It can be no surprise the GP lobby has reacted angrily to David Cameron’s plans to introduce seven day services by the end of this parliament. If most of us were asked by our employer to change our work pattern to include working at weekends and to 8 o’clock at night, we would probably have something to say about it. But the facts are stark. Falling ill is not a career and doesn’t happen during normal business hours, hence you are 16% more likely to die if admitted to a hospital at weekends.
This fact is rightly being used as the catalyst for introducing a 24/7 NHS and at the acute end of the spectrum there has been an acceptance for some time of the need for weekend services (despite a current stall in consultant contract negotiations).
However the real issue in primary care is access. Pressures on the urgent care system have risen due to restrictions in out-of-hours services and patients view the A&E department as the new face of the NHS. To this regard the Government’s plans for seven day services, beginning in primary care and eventually moving to all NHS services, are both commendable and necessary.
The fact that the GPs are pushing back against David Cameron’s plans may be underpinned by self-interest but there are some serious questions that the Government has yet to answer. It is widely accepted there is a currently a chronic shortage of GPs, with many practices closing having been unable to fill positions of retiring partners. Struggling to cope with current demand it is hard to see how an expansion of services can be filled during the current recruitment drought.
Simon Stevens, NHS England Chief Executive, has this week waged war on staffing agencies who he claims are “ripping off” the NHS with exorbitant fees for temporary staff. Whilst Mr Stevens is expressing a valid concern regarding the amount the NHS spends on agency staff, there is the underlying issue of agencies filling gaps whilst the next wave of nurses are currently being trained. It will not be lost on the Health Secretary that nurses take three years to train whilst a junior doctor takes seven, making his ambition to recruit 5,000 more GPs by the end of the parliament seem increasingly difficult to achieve without mass overseas recruitment.

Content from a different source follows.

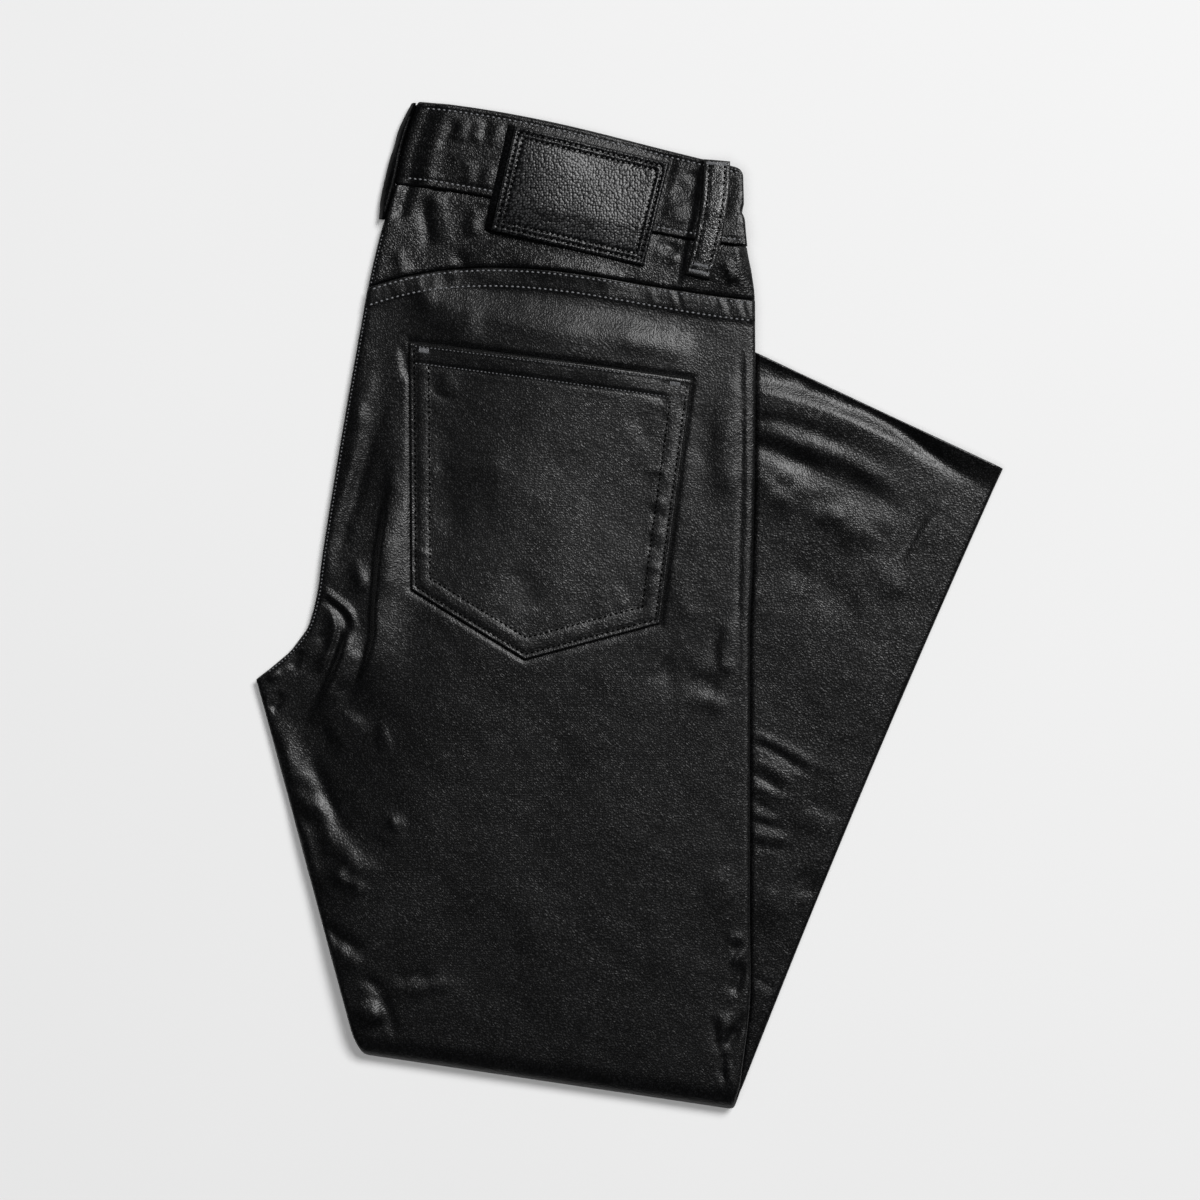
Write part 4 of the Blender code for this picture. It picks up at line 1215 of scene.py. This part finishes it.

GP contract reform is currently on the table and the Government is playing a balancing act between striking a realistic settlement in times of austerity elsewhere, and similarly attracting more candidates to the profession whilst retaining those it has spent significant time and resources in training.
A seven day service is an ambitious programme and patients deserve to ask that the NHS they pay for should be truly equitable and not a lottery of time or location. Despite this, demand has already outgrown supply. If we want to achieve this ambition we must first start looking at ways of diversifying primary care beyond treatment delivered by a GP. If we don’t there will be a lot of waiting rooms full of patients on Sunday afternoons without the treatment rooms ready to accept them.